A string of other offences, including using a child under 14 to make child abuse material and disseminating child abuse material, will be taken into account when the woman is sentenced next month.
Crown prosecutor Paul Marr told Judge Phillip Mahony that psychologists who assessed the woman had been left uncertain as to the real reasons why she had sexually assaulted her children and then uploaded the videos online.
But he submitted that the woman had not been coerced or threatened into providing the child abuse material to others and had lied to police about that in her first two interviews.
Defence barrister Rebecca Suters said her client was motivated by a “desire to please” the men she was communicating with online. One of those men, referred to in text message exchanges as “Daddy”, described himself as a “pedo” (sic).
“With the idea that that person would love her and want to be with her as a result of what she was sending him,” Ms Suters said.
The sexual assaults spanned more than two-and-a-half years, but the woman stopped a few months before she was arrested in 2016.
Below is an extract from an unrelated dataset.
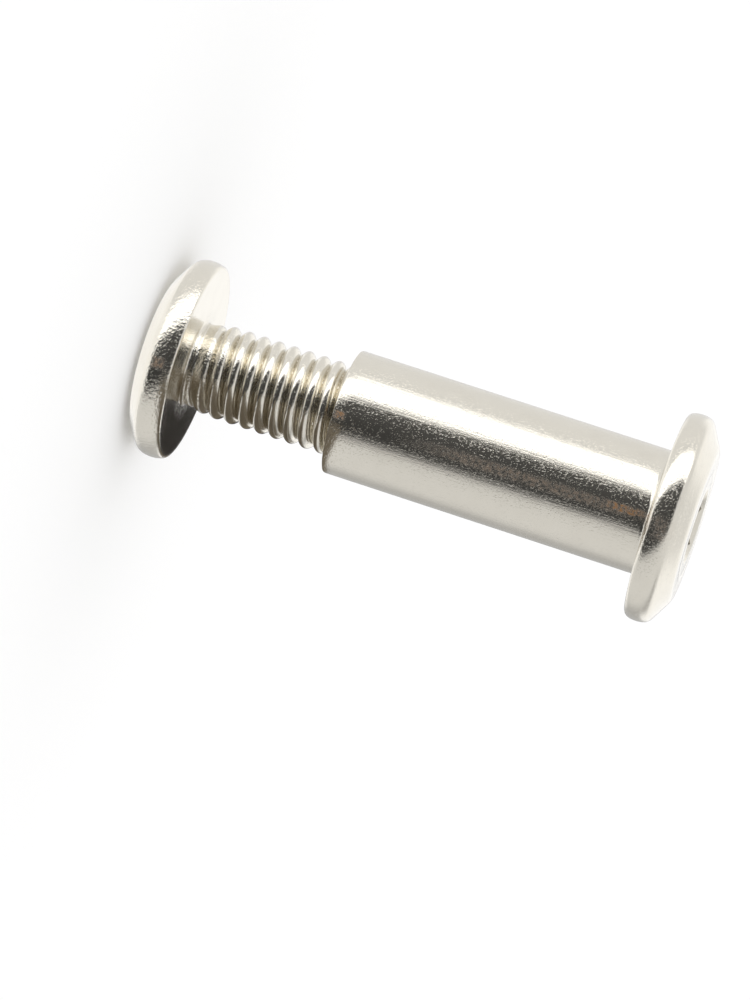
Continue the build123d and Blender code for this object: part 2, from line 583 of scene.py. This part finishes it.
def band_light(n, turn, z):
    """Brightness of the leaning bands in a direction, from a ramp whose colours end at 1."""
    leaning = n.total(turn, n.product(n.total(z, LEAN_DROP), LEAN))
    ramp = n.add("ShaderNodeValToRGB", {0: n.total(n.math("DIVIDE", leaning, 360.0), 0.5)})
    elements = ramp.color_ramp.elements
    while len(elements) < len(STUDIO_BANDS):
        elements.new(0.5)
    for element, (degrees, brightness) in zip(elements, STUDIO_BANDS):
        grey = brightness / BRIGHTEST_BAND
        element.position = (degrees + 180) / 360
        element.color = (grey, grey, grey, 1)
    return n.product(ramp.outputs[0], BRIGHTEST_BAND)


def studio_world():
    world = bpy.data.worlds.new("studio")
    bpy.context.scene.world = world
    world.use_nodes = True
    n = Nodes(world.node_tree)
    x, y, z = n.split(n.add("ShaderNodeTexCoord").outputs["Generated"])
    turn = n.degrees_round(x, y)
    backdrop = n.product(n.math("MAXIMUM", n.between(z, *BACKDROP_UP), n.between(z, *BACKDROP_DOWN)),
                         n.between(n.math("ABSOLUTE", turn), *BACKDROP_DEGREES))
    around = n.total(n.product(band_light(n, turn, z), n.minus(1.0, backdrop)),
                     n.product(BACKDROP_LIGHT, backdrop))
    above = n.between(z, *ABOVE_HEIGHTS)
    below = n.between(z, *BELOW_HEIGHTS)
    level = n.minus(1.0, n.total(above, below))
    reflected = n.total(n.product(around, level),
                        n.total(n.product(above, ABOVE_LIGHT), n.product(below, BELOW_LIGHT)))
    path = n.add("ShaderNodeLightPath").outputs
    glossy = n.math("MAXIMUM", path["Is Glossy Ray"], path["Is Transmission Ray"])
    strength = n.add("ShaderNodeMix", {0: glossy, 2: SEEN_WHITE, 3: reflected}).outputs[0]
    background = n.add("ShaderNodeBackground", {"Color": (1, 1, 1, 1), "Strength": strength})
    n.add("ShaderNodeOutputWorld", {0: background.outputs[0]})


def studio_card(name, low, high, colour):
    """Flat card with soft edges that only reflections see, from its low to its high corner."""
    u, v = [axis for axis in range(3) if high[axis] > low[axis]]
    corners = []
    for u_end, v_end in ((low, low), (high, low), (high, high), (low, high)):
        corner = list(low)
        corner[u] = u_end[u]
        corner[v] = v_end[v]
        corners.append(corner)
    card = add_object(name, corners, [(0, 1, 2, 3)])
    material, n = new_material(name)
    position = n.split(n.add("ShaderNodeTexCoord").outputs["Object"])
    covered = 1.0
    for axis in (u, v):
        millimetres = n.math("DIVIDE", position[axis], MM)
        inside = n.window(millimetres, low[axis] + CARD_EDGE, high[axis] - CARD_EDGE, CARD_EDGE)
        covered = n.product(covered, inside)
    matt = n.add("ShaderNodeBsdfDiffuse", {"Color": colour}).outputs[0]
    clear = n.add("ShaderNodeBsdfTransparent").outputs[0]
    mixed = n.add("ShaderNodeMixShader", {0: covered, 1: clear, 2: matt}).outputs[0]
    n.add("ShaderNodeOutputMaterial", {0: mixed})
    card.data.materials.append(material)
    card.visible_camera = False
    card.visible_diffuse = False
    card.visible_shadow = False


def studio_cards():
    """Dark cards round the thread, where the photo's other pair darkens this one."""
    beside_x = nut_head_radius + 0.3
    behind_y = 14
    over_z = mouth_z - 1.45
    low_z = HEAD_THICKNESS + 0.05
    studio_card("card_below", (beside_x, -16, low_z), (beside_x, 16, mouth_z - 1.25), CARD_BROWN)
    studio_card("card_over", (3.6, -11, over_z), (9, 7, over_z), CARD_BROWN)
    studio_card("card_behind", (1.6, behind_y, low_z), (10, behind_y, mouth_z - 3.45), CARD_BLACK)


def studio_floor():
    corners = [(-FLOOR_HALF, -FLOOR_HALF, 0), (FLOOR_HALF, -FLOOR_HALF, 0),
               (FLOOR_HALF, FLOOR_HALF, 0), (-FLOOR_HALF, FLOOR_HALF, 0)]
    floor = add_object("floor", corners, [(0, 1, 2, 3)])
    material, n = new_material("floor_white")
    white = n.add("ShaderNodeBsdfDiffuse", {"Color": FLOOR_WHITE})
    n.add("ShaderNodeOutputMaterial", {0: white.outputs[0]})
    floor.data.materials.append(material)
    floor.visible_glossy = False


# Camera: before the pair and a little above its top, tilted down, and rolled so that the axis
# runs from the left down to the right. Its angles are in degrees.

CAMERA_DISTANCE = 247.03
CAMERA_HEIGHT = 51.31
CAMERA_YAW = 1.075
CAMERA_PITCH = -8.113
CAMERA_ROLL = 108.204
FOCAL_LENGTH = 4.0027             # in picture heights
SENSOR_HEIGHT = 24
CLIP_START = 5


def add_camera():
    data = bpy.data.cameras.new("camera")
    data.sensor_fit = "VERTICAL"
    data.sensor_height = SENSOR_HEIGHT
    data.lens = FOCAL_LENGTH * SENSOR_HEIGHT
    data.clip_start = CLIP_START * MM
    camera = bpy.data.objects.new("camera", data)
    bpy.context.scene.collection.objects.link(camera)
    position = Matrix.Translation((0, -CAMERA_DISTANCE * MM, CAMERA_HEIGHT * MM))
    yaw = Matrix.Rotation(radians(-CAMERA_YAW), 4, "Z")
    pitch = Matrix.Rotation(radians(90 + CAMERA_PITCH), 4, "X")
    roll = Matrix.Rotation(radians(CAMERA_ROLL), 4, "Z")
    camera.matrix_world = position @ yaw @ pitch @ roll
    bpy.context.scene.camera = camera


screw = build_screw()
screw.data.materials.append(nickel(
    "nickel_screw",
    reliefs=(
        (rim_ripples, BEVEL_HEIGHT, HEAD_THICKNESS, SCREW_RIPPLE_DEPTH),
        (neck_sand, HEAD_THICKNESS, HEAD_THICKNESS + SAND_LENGTH, SAND_DEPTH),
    ),
    stains_and_reflections=SCREW_STAINS_AND_BROWN_REFLECTIONS,
))
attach(screw, "screw_body")
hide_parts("screw")

nut = build_nut()
nut.data.materials.append(nickel(
    "nickel_nut",
    reliefs=(
        (rim_ripples, nut_underside_z, nut_face_z - BEVEL_HEIGHT, NUT_RIPPLE_DEPTH),
        (drawn_lines, mouth_z, nut_underside_z - BARREL_FILLET, DRAWN_DEPTH),
    ),
    stains_and_reflections=NUT_STAINS_AND_BROWN_REFLECTIONS,
))
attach(nut, "nut_body")
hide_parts("barrel_nut")

studio_world()
studio_floor()
studio_cards()
add_camera()
bpy.context.scene.view_settings.view_transform = "Standard"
Ms Suters said during the woman’s first interview she provided a complete denial of the allegations. In her second interview with police she made limited admissions, but blamed others for her behaviour. In her third interview, some months after her arrest, she admitted to much of the offending and has since sent letters to her children expressing her “remorse and shame”.
Mr Marr played a portion of her second police interview for Judge Mahony, which showed the woman crying and claiming she had stumbled upon a man sexually assaulting her daughter and had been forced into participating.
“That demonstrates she not only lied to police about the involvement of herself but did so in a compelling and emotive way,” he said.